Schedule of meetings

Multi-Year Budget Preliminary Budget

Provide feedback on the preliminary budget

If you would like to provide feedback on the preliminary budget in-person, register to appear as a delegation at the appropriate committee.

If you would like to make a written feedback submission for the public record, please submit a copy to City Clerk’s.

Appear as a delegation or provide feedback

The preliminary 2020-2023 multi-year balanced Operating and Capital budgets for the City of Winnipeg will be tabled at a special meeting of Executive Policy Committee on Friday March 6, 2020 – 1 p.m.

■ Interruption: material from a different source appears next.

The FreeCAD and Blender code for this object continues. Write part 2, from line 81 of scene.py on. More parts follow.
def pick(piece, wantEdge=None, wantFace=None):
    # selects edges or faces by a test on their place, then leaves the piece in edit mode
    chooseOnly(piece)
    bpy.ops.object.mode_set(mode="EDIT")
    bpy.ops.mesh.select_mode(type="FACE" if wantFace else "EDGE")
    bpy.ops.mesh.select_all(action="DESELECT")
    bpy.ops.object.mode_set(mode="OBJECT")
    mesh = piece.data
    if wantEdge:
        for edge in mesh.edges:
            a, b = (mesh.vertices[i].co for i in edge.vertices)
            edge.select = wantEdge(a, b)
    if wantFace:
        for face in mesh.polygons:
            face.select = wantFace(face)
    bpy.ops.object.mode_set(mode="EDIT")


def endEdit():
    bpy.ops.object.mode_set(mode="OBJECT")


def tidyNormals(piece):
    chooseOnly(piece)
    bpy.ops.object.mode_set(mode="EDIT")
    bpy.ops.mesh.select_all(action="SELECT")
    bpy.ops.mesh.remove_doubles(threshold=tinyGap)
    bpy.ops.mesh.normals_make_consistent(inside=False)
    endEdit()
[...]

After the tabling of the budgets on March 6, 2020, the schedule of public meetings to hear delegations and consider the preliminary 2020-2023 Operating and Capital budgets include:

Wednesday, March 11, 2020 – 9:30 a.m.
Standing Policy Committee on Property and Development, Heritage, and Downtown Development (Special Meeting)

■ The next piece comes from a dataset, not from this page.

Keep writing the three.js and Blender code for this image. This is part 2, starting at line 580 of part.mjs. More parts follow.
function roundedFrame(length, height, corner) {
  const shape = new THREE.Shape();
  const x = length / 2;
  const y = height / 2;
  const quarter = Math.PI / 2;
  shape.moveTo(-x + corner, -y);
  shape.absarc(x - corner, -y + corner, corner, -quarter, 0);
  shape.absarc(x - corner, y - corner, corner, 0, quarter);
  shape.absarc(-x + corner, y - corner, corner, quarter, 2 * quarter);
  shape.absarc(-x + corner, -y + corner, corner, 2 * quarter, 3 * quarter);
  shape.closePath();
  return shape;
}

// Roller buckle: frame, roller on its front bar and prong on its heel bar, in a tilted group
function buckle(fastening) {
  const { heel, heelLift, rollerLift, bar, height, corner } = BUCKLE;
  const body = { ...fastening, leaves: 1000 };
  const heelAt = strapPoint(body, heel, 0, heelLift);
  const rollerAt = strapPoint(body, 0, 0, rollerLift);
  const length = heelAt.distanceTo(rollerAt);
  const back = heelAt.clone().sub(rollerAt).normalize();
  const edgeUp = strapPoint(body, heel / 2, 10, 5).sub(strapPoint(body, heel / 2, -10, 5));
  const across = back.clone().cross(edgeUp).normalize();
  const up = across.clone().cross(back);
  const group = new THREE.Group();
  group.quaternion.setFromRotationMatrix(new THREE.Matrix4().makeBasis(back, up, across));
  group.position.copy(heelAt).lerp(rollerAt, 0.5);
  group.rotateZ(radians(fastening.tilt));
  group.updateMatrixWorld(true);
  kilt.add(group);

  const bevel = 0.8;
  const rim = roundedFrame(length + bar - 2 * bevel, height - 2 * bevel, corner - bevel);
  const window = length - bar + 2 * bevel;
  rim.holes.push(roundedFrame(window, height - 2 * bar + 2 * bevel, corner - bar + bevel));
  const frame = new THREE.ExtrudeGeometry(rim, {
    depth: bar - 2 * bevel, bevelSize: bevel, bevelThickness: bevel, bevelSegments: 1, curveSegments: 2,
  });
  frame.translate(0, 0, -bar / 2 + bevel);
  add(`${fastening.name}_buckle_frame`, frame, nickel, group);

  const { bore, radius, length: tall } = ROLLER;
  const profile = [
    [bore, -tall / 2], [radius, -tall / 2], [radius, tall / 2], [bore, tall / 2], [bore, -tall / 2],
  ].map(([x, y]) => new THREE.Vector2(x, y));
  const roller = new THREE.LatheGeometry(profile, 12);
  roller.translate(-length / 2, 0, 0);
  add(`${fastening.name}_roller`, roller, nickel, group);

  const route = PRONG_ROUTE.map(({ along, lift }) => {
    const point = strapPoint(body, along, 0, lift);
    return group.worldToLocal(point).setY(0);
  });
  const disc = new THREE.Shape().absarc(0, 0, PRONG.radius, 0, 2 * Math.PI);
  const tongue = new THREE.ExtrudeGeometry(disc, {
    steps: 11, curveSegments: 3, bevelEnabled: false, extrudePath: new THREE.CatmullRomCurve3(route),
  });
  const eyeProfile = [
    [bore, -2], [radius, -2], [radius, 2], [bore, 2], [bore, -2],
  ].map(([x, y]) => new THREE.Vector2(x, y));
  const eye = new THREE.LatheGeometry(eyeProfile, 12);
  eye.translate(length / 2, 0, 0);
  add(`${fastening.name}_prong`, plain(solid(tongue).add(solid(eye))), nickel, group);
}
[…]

Thursday, March 12, 2020 – 1:30 p.m.
Standing Policy Committee on Infrastructure Renewal and Public Works (Special Meeting)

Friday, March 13, 2020 – 9:30 a.m.
Standing Policy Committee on Protection, Community Services and Parks (Special Meeting)

Friday, March 13, 2020 – 1 p.m.
Winnipeg Police Board (Special Meeting)

Monday, March 16, 2020 – 9:30 a.m.
Standing Policy Committee on Innovation and Economic Development (Special Meeting)

Wednesday, March 18, 2020 – 9:30 a.m.
Standing Policy Committee on Water and Waste, Riverbank Management and the Environment (Special Meeting)

Thursday, March 19, 2020 – 9 a.m.
Executive Policy Committee to hear public delegations on budgets (Special Meeting)

Friday, March 20, 2020 – 9 a.m.
Executive Policy Committee to table final recommendations (Special Meeting)

Wednesday, March 25, 2020 – 9:30 a.m.
Council to consider budget (Special Meeting)

Thursday, March 26, 2020 – 9:30 a.m.
Regularly scheduled monthly Council meeting

Budget information

Fall 2019 Multi-Year Budget recommendations

Historical context on the City’s current structural deficit

This fiscal and economic research is intended to support the public service and Council in the preparation of the City of Winnipeg’s first multiyear budget. It provides a historical overview of fiscal and economic trends affecting today’s financial reality of the City of Winnipeg. It is important to examine fiscal policies and tools used in the past because it can help contextualized and inform how to adjust them according to today’s economic reality.

This research should be read in the context of other key City of Winnipeg documents including OurWinnipeg, the State of the Infrastructure Report, the City Asset Management Plan, the Community Trends and Performance Report, as well as the City of Winnipeg Economic, Housing, and Population forecast report.

The City of Winnipeg’s current tax supported operating budget has a structural deficit.

The 2019 adopted budget forecasts a $105 million deficit in 2020, growing to $132 million in 2021. This structural deficit is expected to grow beyond the next two years because projected tax supported operating expenditures continue to grow at approximately twice the rate of projected revenue.

The structural deficit in the City’s tax supported operating budget is not a recent occurrence.

It has developed over a twenty year period.

The decade following 1990 was a challenging one for Winnipeg. Many of the existing fiscal policies in place today for the City of Winnipeg are a reflection of past challenges. Throughout the 1990s, Winnipeg faced significant challenges that included:

  • Population decline;
  • Historical flooding in 1997;
  • Loss of a major sports franchise in 1996;
  • Among the highest municipal property taxes in Canada;
  • Low revenue growth;
  • High debt servicing; and,
  • High dependence on property taxes.

In response to these challenges, the City of Winnipeg utilized various fiscal tools to address these and other challenges, and to manage and limit the population and economic decline being experienced at the time. Among the measures undertaken included:

  • Property tax reductions and then freezes;
  • Restricted capital investment;
  • Expenditure reductions;
  • Reduced City’s staffing levels;
  • Reduced debt; and,
  • Increased withdraws from reserve accounts.

Beginning in 2010, the challenges faced by the City of Winnipeg began to change.

While the decade prior the City faced challenges of population decline, the years following 2010 were marked by a significantly different challenge: the challenge of growth.

Since 2010, the City of Winnipeg has experienced:

  • The fastest population growth since the 1950s;
  • Record economic growth, like in 2018 when Winnipeg recorded the second highest real GDP growth out of all major Canadian cities.
  • The lowest property taxes of any major Canadian city;
  • Low reliance on property tax as a revenue source; and
  • Low debt payments.

During the decade of significant population growth since 2010, complemented by a strong economy, many of the fiscal tools implemented in response to population decline in the 1990s, remained in place.

This has contributed significantly to the City of Winnipeg’s structural deficit. It has contributed to an imbalance between revenues, expenditures, and the cost generated by a growing city.

This fiscal and economic research outlines the historical context in which many of today’s fiscal policies find their origins, and underscores the importance of reviewing such policies to ensure the City of Winnipeg continues on a trajectory of growth while increasing its desirability as a destination for prospective residents and businesses.